У музы Ладинского тоже есть свой излюбленный поэтический пейзаж: это — морозный, рождественский, праздничный, чуть лубочный пейзаж, в котором цветут “зимние пальмы” и “эскимосские розы”, голубеют снежные сугробы и протекает черная Лета. Эго пейзаж нарочито условный, романтический, где господствуют три цвета: голубой, черный и розовый. <…> Ладинский остро чувствует прелесть мира — земли и неба равно. Его ангелам “сладок… бренный темный воздух земли” и, отлетая “к райским рощам, домой”, они руками хватают “черный воздух земной”. А его люди “скучают на земле, как в колыбели, — мечтая о небесных поездах”. <…> Ладинский вслед за Гумилевым продолжает в русской поэзии линию мужественности: его муза “не жалуется на невзгоды” и “бредит о войне”, его стихи “под призрачный галоп копыт” шевелит “ветерок с полей сражений”. <…> Ладинский не боится ни “сюжетности”, ни “живописности” в стихах: он уверенно и смело подчиняет их своей творческой воле поэта: чудесны стилизованные зимние пейзажи бревенчатого Архангельска и готического Нюренберга. Рядом с вымученными тепличными созданиями многих молодых поэтов, его на морозе взращенная поэзия, эта “эскимосская роза”, поражает и радует своей красочностью. Свежие полнокровные образы, упругие прихотливые ритмы и богатые без назойливости рифмы — таковы внешние атрибуты этой музы, которая не боится дышать “кастальской стужей”» (СтрувеГ. Заметки о стихах // Россия и славянство. 1931. 28 марта. № 41. С. 4).

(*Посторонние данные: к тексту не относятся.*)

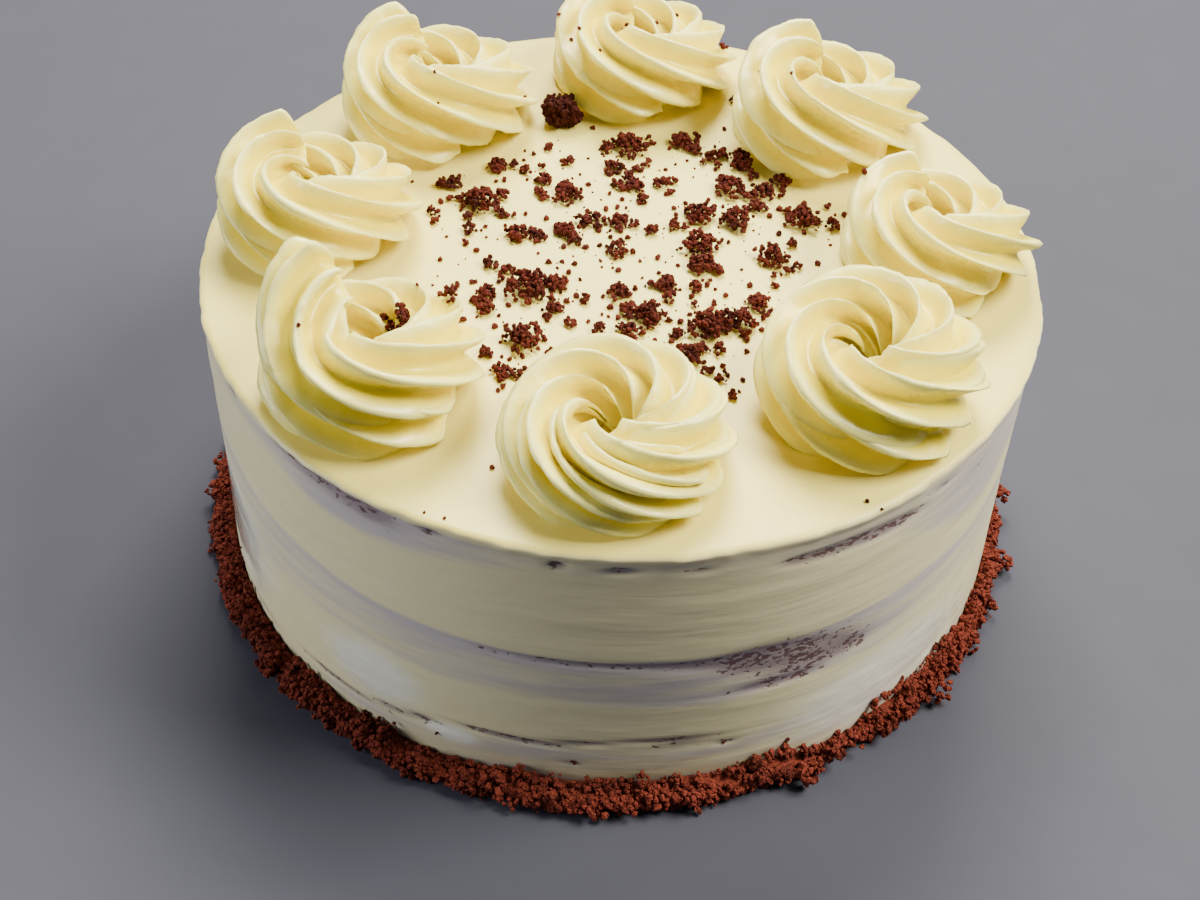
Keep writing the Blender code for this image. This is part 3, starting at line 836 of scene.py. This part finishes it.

Почти одновременно с газетными рецензиями начали появляться и отклики в журналах. Марк Слоним писал в «Воле России»: «Первое и бросающееся в глаза достоинство книги Ладинского — ее поразительная цельность. Основной лейтмотив проникает все эти стихотворения, написанные под знаком “черного и голубого”. Черное — это земная кровь, дым, вьющийся над бревенчатыми срубами Московии, темнота нищеты и скудости, все наше бедное и здешнее житье, где нам и скучно, и тяжко, и беспокойно. А голубое — небесная даль, песня, летящая в высь, роза, над которой
бабочкой вьется тоскующая душа, порыв музыки и сон музыки. Но и в земном плене, в черной тюрьме, не знает душа — где правда, и вот уже начинает казаться, что всего прекраснее — земля. И ее страдания — а возвышенность холодного эфира пугает чужой далью <…>
Об этой борьбе “черного и голубого”, об этой тоске человека, влюбленного в землю и обреченного смерти, познавшего прелесть “проклятой планеты” и все же задыхающегося в тесном кольце существованья и рвущегося в необозримые Елисейские поля свободы — рассказывает книга Ладинского.